Software engineering may no longer be a lifetime career
Scope of the change: tool vs. job replacement
- Many see AI coding tools as “power tools” that reduce typing but don’t replace software creation itself; others argue this is the first real threat to generalist software careers.
- Two broad futures are sketched:
- Fewer developers doing vastly more (company keeps staff, does 10x work).
- Many developers replaced (company fires 90%, keeps 10 “pilot” engineers + AI).
What software engineers actually do
- Several claim only a small fraction of their time is raw coding; most is:
- Understanding problems and domains.
- Clarifying requirements, design, and trade‑offs.
- Coordinating with stakeholders, testing, reviews, docs.
- Counterpoint: for juniors and many “CRUD” developers, a much larger share is straightforward coding, making them more exposed.
AI, cognition, and skill atrophy
- Some worry heavy AI use replaces rather than augments reasoning, leading to:
- Atrophy of problem‑solving and technical depth.
- A generation that can “vibe code” but not understand systems.
- Others argue:
- You can still learn a lot by supervising AI and tackling more varied tasks.
- The key distinction is augmenting vs outsourcing thinking.
Determinism, quality, and “AI slop”
- Many reject the “LLM = compiler” analogy:
- Compilers are deterministic, spec‑preserving, and auditable; LLMs are probabilistic, underspecified, and need review.

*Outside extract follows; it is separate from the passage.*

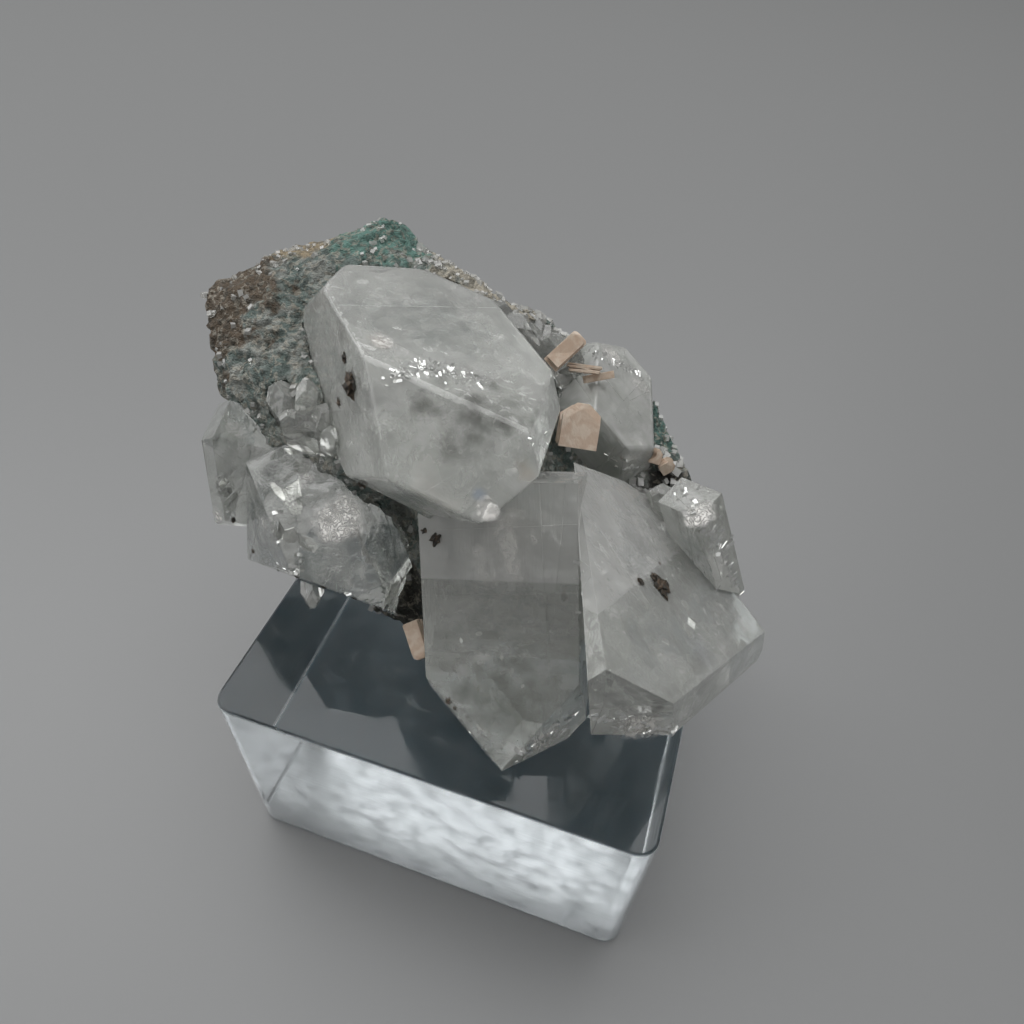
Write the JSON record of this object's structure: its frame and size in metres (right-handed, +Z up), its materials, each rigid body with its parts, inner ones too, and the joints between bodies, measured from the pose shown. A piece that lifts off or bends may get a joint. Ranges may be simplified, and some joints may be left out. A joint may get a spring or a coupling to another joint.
{
  "type": "apophyllite specimen on a clear block",
  "caption": "Cluster of glassy apophyllite crystals on green-grey matrix rock with peach stilbite, resting on a clear display block.",
  "frame": {"origin": "middle of the clear block's underside, on the surface that it stands on", "axes": "+Z up; +X to the right and +Y to the back along the block's sides, with the front crystals at -Y"},
  "size_m": [0.0871, 0.0644, 0.0793],
  "materials": {
    "clear_block": "clear acrylic, polished, with faint saw marks on its sides",
    "apophyllite": "clear to milky crystal, glassy faces with growth lines, pearly where it cleaves",
    "apophyllite_crust": "small milky crystals, glassy and sparkling",
    "stilbite": "peach, pearly, slightly translucent",
    "matrix_rock": "matt green-grey and brown rock with teal and pale patches"
  },
  "bodies": {
    "root": {"display_block": "clear_block", "main_crystal": "apophyllite", "front_crystals": "apophyllite", "left_crystals": "apophyllite", "back_right_crystal": "apophyllite", "side_crystal": "apophyllite", "pocket_crystal": "apophyllite", "seam_crystal": "apophyllite", "left_druse": "apophyllite_crust", "ridge_crust": "apophyllite_crust", "back_druse": "apophyllite_crust", "stilbite_chunk": "stilbite", "stilbite_blade": "stilbite", "stilbite_sliver_1": "stilbite", "stilbite_sliver_2": "stilbite", "stilbite_tooth": "stilbite", "stilbite_grain_1": "stilbite", "stilbite_grain_2": "stilbite", "matrix": "matrix_rock"}
  },
  "joints": []
}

- Experience with AI‑generated code is mixed:
- Some report huge productivity gains on routine work and refactoring.
- Others see endless “reorganized mess,” hallucinated patterns, and fragile agentic systems.
- Concern about “single‑use plastic software”: cheap, disposable, low‑quality code proliferating, later expensive to maintain.

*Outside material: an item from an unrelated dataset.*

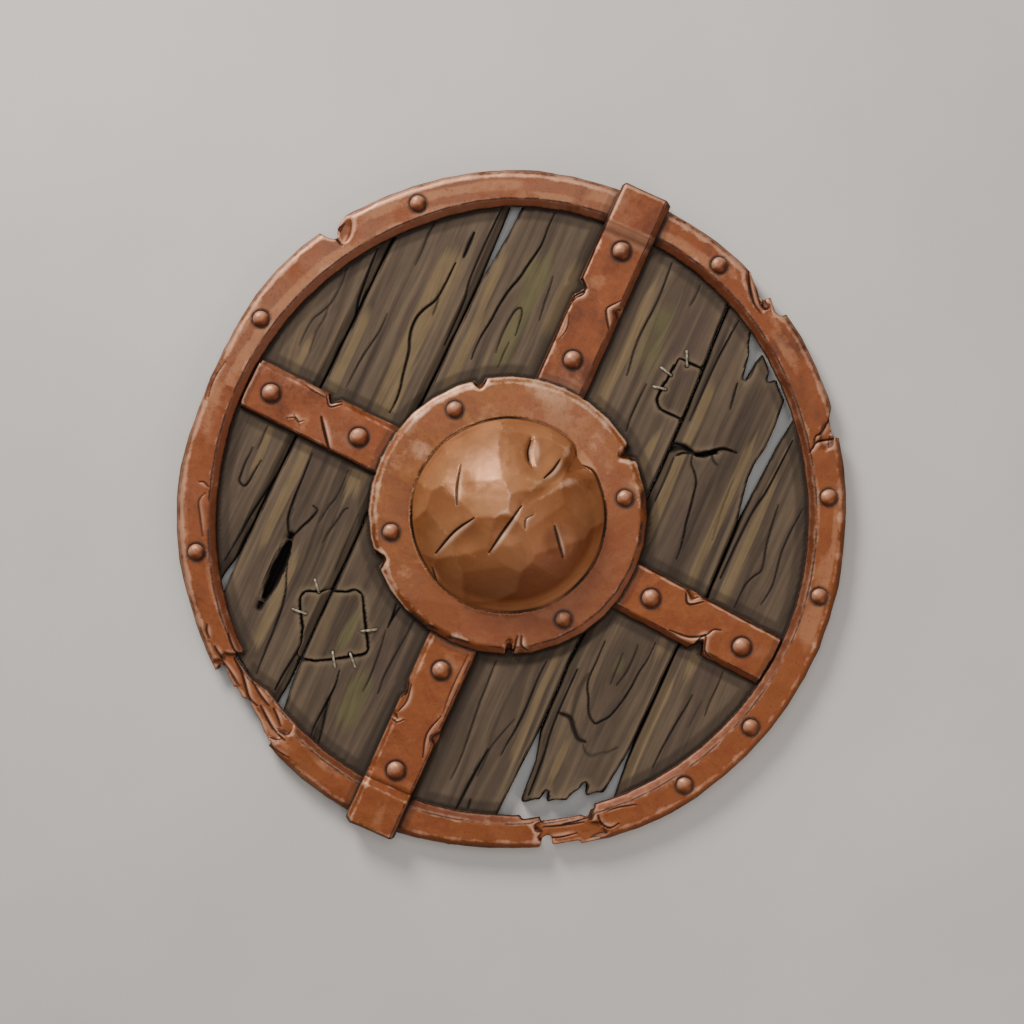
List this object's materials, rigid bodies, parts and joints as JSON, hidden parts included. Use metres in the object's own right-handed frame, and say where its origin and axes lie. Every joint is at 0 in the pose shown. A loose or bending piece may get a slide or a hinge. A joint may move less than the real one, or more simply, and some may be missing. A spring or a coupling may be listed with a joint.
{
  "type": "buckler",
  "caption": "Battered round hand shield of weathered planks bound with a torn copper hoop, four straps and a domed boss",
  "frame": {"origin": "centre of the shield's outline on the plane of its flat back", "axes": "+Z out of the face through the boss; +Y along the boards' grain to the top strap; +X to the right"},
  "size_m": [0.3955, 0.4125, 0.0553],
  "materials": {
    "board_wood": "old split oak boards gone grey-brown, open grain, dark cracks, no varnish",
    "patch_wood": "inlaid repair pieces of darker weathered oak",
    "grip_wood": "turned ash bar darkened and smoothed by hands",
    "hoop_copper": "hammered copper with brown oxide, pitted, brighter along worn edges",
    "strap_copper": "hammered copper with brown oxide, pitted, brighter along worn edges",
    "boss_copper": "beaten copper dome, rubbed brighter on the crown, scored by blade cuts",
    "rivet_copper": "peened copper heads with dark grime round them",
    "staple_wire": "dull grey iron wire"
  },
  "bodies": {
    "root": {"board_far_left": "board_wood", "board_left": "board_wood", "board_inner_left": "board_wood", "board_inner_right": "board_wood", "board_right": "board_wood", "board_far_right": "board_wood", "patch_upper": "patch_wood", "patch_lower_left": "patch_wood", "patch_lower_right": "patch_wood", "staple_1": "staple_wire", "staple_2": "staple_wire", "staple_3": "staple_wire", "staple_4": "staple_wire", "staple_5": "staple_wire", "staple_6": "staple_wire", "staple_7": "staple_wire", "staple_8": "staple_wire", "rim_hoop": "hoop_copper", "strap_top": "strap_copper", "strap_left": "strap_copper", "strap_bottom": "strap_copper", "strap_right": "strap_copper", "boss": "boss_copper", "grip": "grip_wood", "rivet_boss_1": "rivet_copper", "rivet_boss_2": "rivet_copper", "rivet_boss_3": "rivet_copper", "rivet_boss_4": "rivet_copper", "rivet_rim_1": "rivet_copper", "rivet_rim_2": "rivet_copper", "rivet_rim_3": "rivet_copper", "rivet_rim_4": "rivet_copper", "rivet_rim_5": "rivet_copper", "rivet_rim_6": "rivet_copper", "rivet_rim_7": "rivet_copper", "rivet_rim_8": "rivet_copper", "rivet_strap_top_1": "rivet_copper", "rivet_strap_top_2": "rivet_copper", "rivet_strap_left_1": "rivet_copper", "rivet_strap_left_2": "rivet_copper", "rivet_strap_bottom_1": "rivet_copper", "rivet_strap_bottom_2": "rivet_copper", "rivet_strap_right_1": "rivet_copper", "rivet_strap_right_2": "rivet_copper"}
  },
  "joints": []
}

Labor markets, juniors, and career longevity
- Thread notes existing trends: ageism, offshoring, COVID over‑hiring and layoffs, and now AI as an executive pretext for cuts.
- Widespread fear that:
- Junior hiring collapses (“AI can do junior work”), breaking the pipeline to future seniors.
- Many white‑collar roles (dev, support, basic analysis) are compressed or offshored.
- Some think the sweet spot shifts to:
- Domain experts + basic programming + AI orchestration.
- Fewer “pure” software generalists, more hybrid roles.
Retraining, inequality, and society
- Skepticism that “people will just retrain”:
- Unclear what new mass professions would be both AI‑ and offshoring‑resistant.
- Local trades (plumbing, construction, healthcare) have limited capacity and are themselves being automated at the margins.
- Recurrent theme: if AI really does large‑scale white‑collar replacement, outcomes depend more on political choices (redistribution, safety nets, labor power) than on technology alone.